Science Projects And Inventions

Vernier Scale

"There are... fixed boundaries, beyond and about which that which is right cannot exist."
Horace, Satires, Book 1 (35 B.C.E.)
Vernier callipers are a sliding, adjustable-jaw device for measuring distances of a few centimeters to an accuracy of 0.01 centimeters. A main (ruler) scale is marked off with 0.1 centimeter divisions. Sliding parallel and alongside the main scale is a much smaller vernier scale on which ten divisions are equally spaced over 0.9 centimeters of the main scale. To subdivide the 0.1 centimeter division on the main scale into ten, the user has to select the nearest vernier division that is in line with one of the main scale divisions.
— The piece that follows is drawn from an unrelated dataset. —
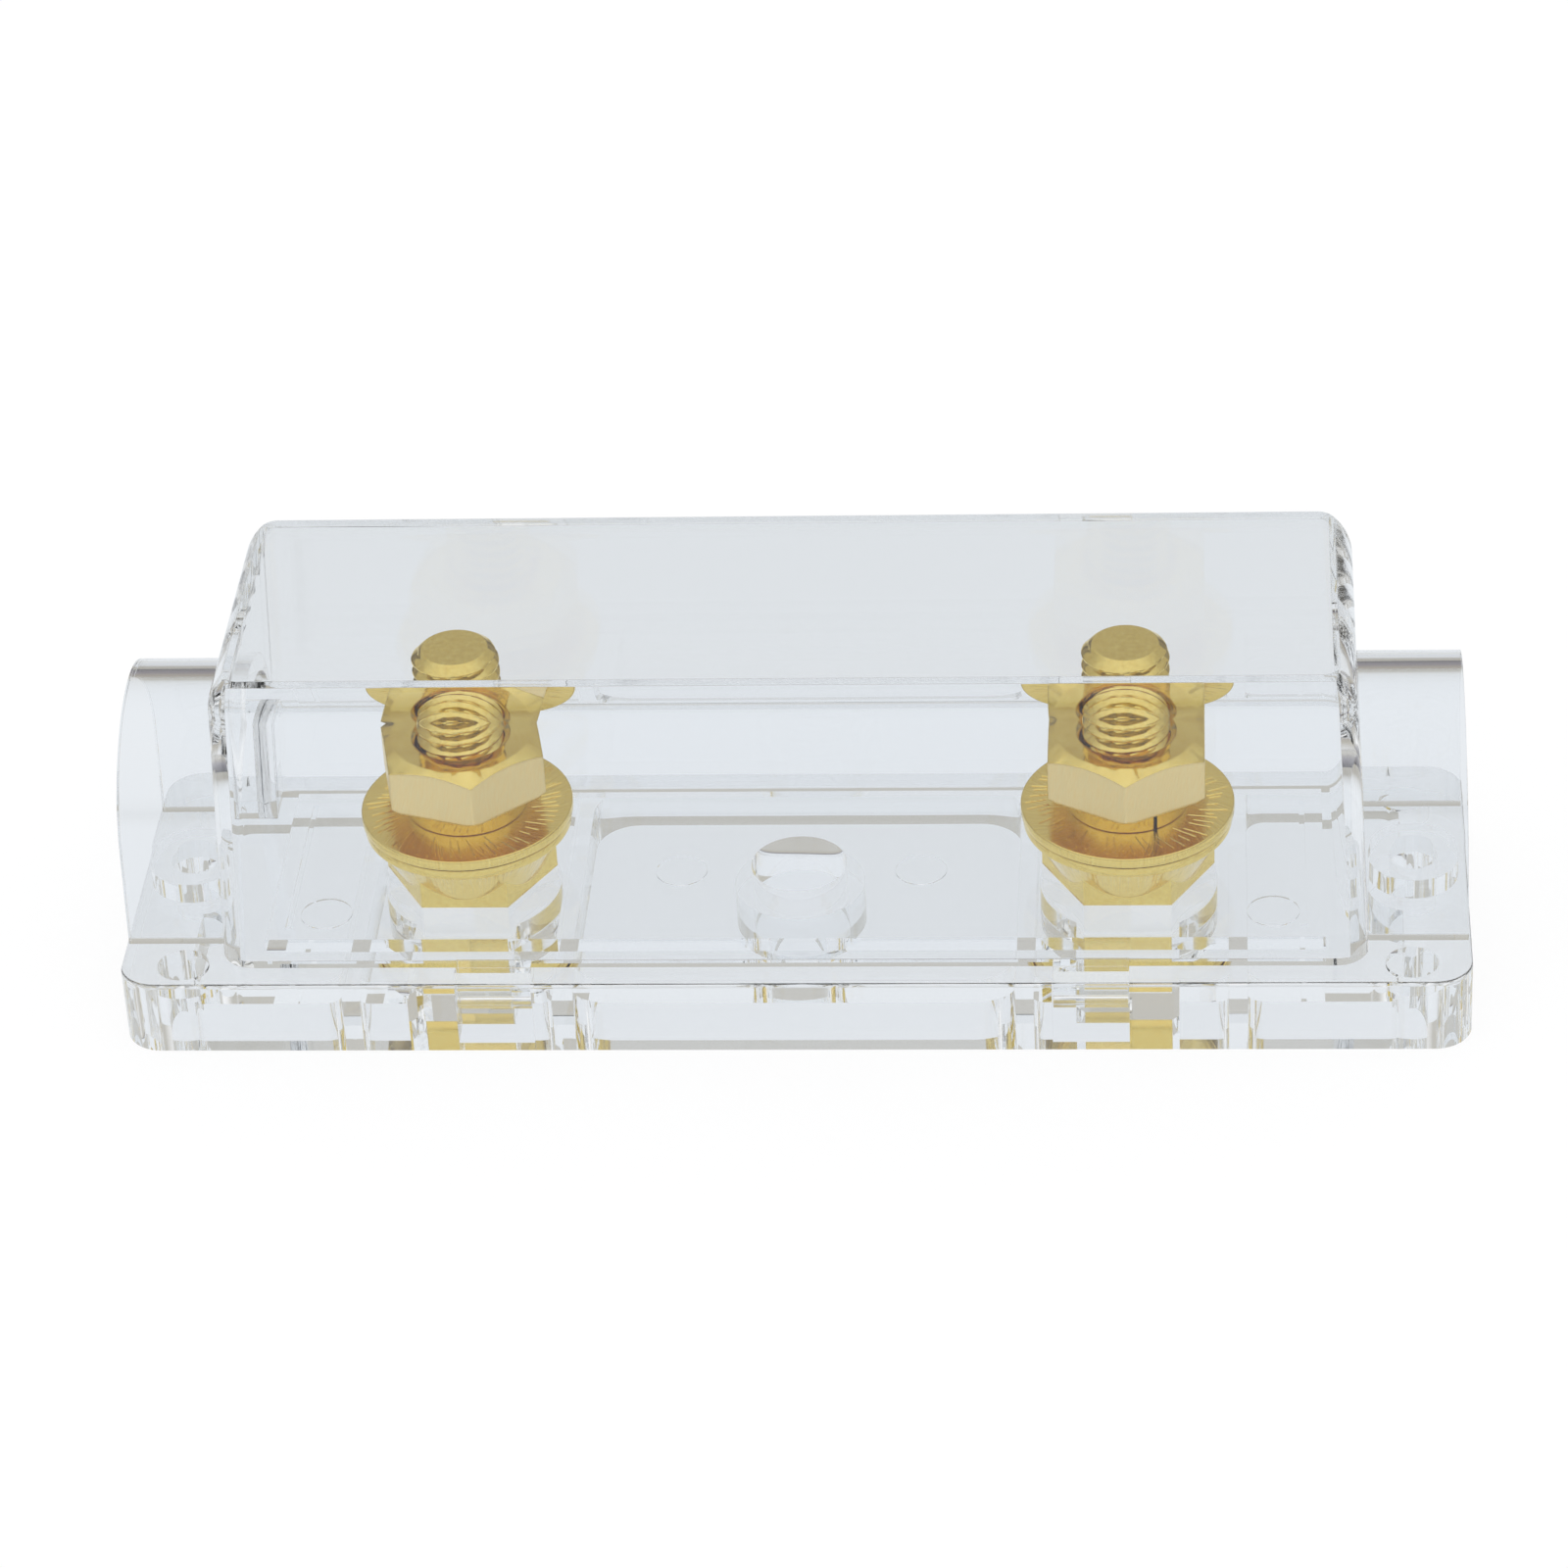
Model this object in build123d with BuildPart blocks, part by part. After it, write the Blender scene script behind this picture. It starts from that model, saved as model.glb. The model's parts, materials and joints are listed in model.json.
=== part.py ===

The scale was invented by French scientist and engineer Pierre Vernier (1580-1637), and the details were published in his 1631 book, La Construction, I'usage, et les proprietes du quadrant nouveau de mathematiques (The Construction, Uses, and Properties of a New Mathematical Quadrant), published in Brussels. Vernier was interested in cartography and surveying, and his vernier was first used on the circular scale of a quadrant theodolite. The scale enabled angles to be measured with ease to an accuracy of one minute of arc (one-sixtieth of a degree). Unfortunately, dividing a circular scale into an equal number of uniform degrees was a matter of considerable complexity and vernier scales did not become a common adjunct to angle-measuring devices such as telescopes and theodolites until the early nineteenth century.